You can however obtain the same trick by modifying your expression to include a few intelligent aggr() combinations.

Best,

Peter

johnw
Champion III
Champion III

Expanding on this, in this specific case, I believe you would want to replace your current pivot table expression with this:

avg(aggr(your current pivot table expression, your pivot table dimensions))

The aggr() here is like building an undisplayed straight table with your pivot table dimensions and expression. Then you just tell it to take the avg() of those values. It will continue to work for each row in your pivot table, because each row will be evaluated in the context of the dimension values for that row, and so would basically be a 1:1 mapping to a row in the "straight table" you built with aggr(). The avg() of one value is that value, so your rows remain unchanged, and only the subtotals and totals change.

Anonymous
Not applicable
Author

Thanks. Could you help, if I attached a sample? If so, see attached. I would like my pivot table (the bottom table) to match the straight table total by avg. Which is 172.

Anonymous
Not applicable
Author

I got it, thanks!

Anonymous
Not applicable
Author

I haven't solved my problem. The avg(aggr(your current pivot table expression, your pivot table dimensions))is essentially taking the averages of the averages, correct?
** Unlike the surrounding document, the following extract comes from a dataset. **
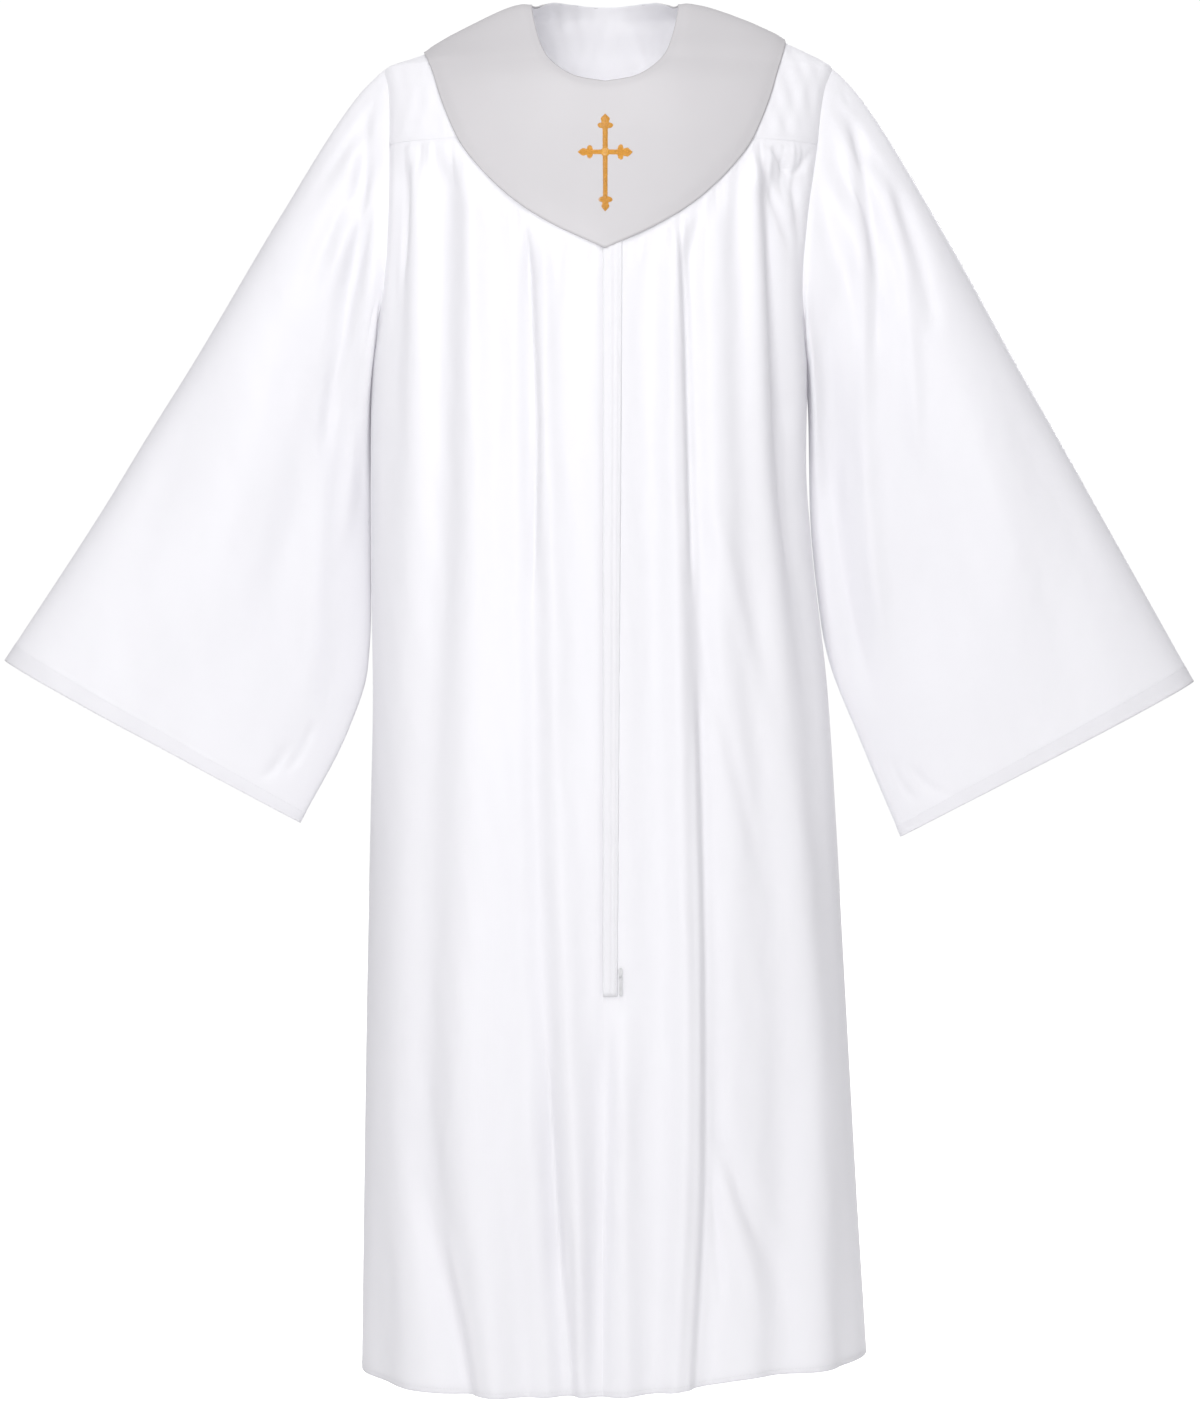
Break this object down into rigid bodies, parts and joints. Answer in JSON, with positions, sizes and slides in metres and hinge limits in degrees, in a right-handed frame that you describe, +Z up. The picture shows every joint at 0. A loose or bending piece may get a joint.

I only want the averages of the averages for the Grand Total, like a stragiht table. The Aggr is not providing a true average for each dimension.

johnw
Champion III
Champion III

Correct.

avg(aggr(avg(Days),Reason,Region))

...gives you a true average for each cell in the pivot table, and an average of averages for the subtotals and grand total. Are you saying you also want the true average for even subtotals? OK.

if(dimensionality() or secondarydimensionality(),avg(Days),avg(aggr(avg(Days),Reason,Region)))

But for your example data, that produces the exact same result as the previous expression, so if you're still having trouble, you may want to post a new example that has data that highlights the problem.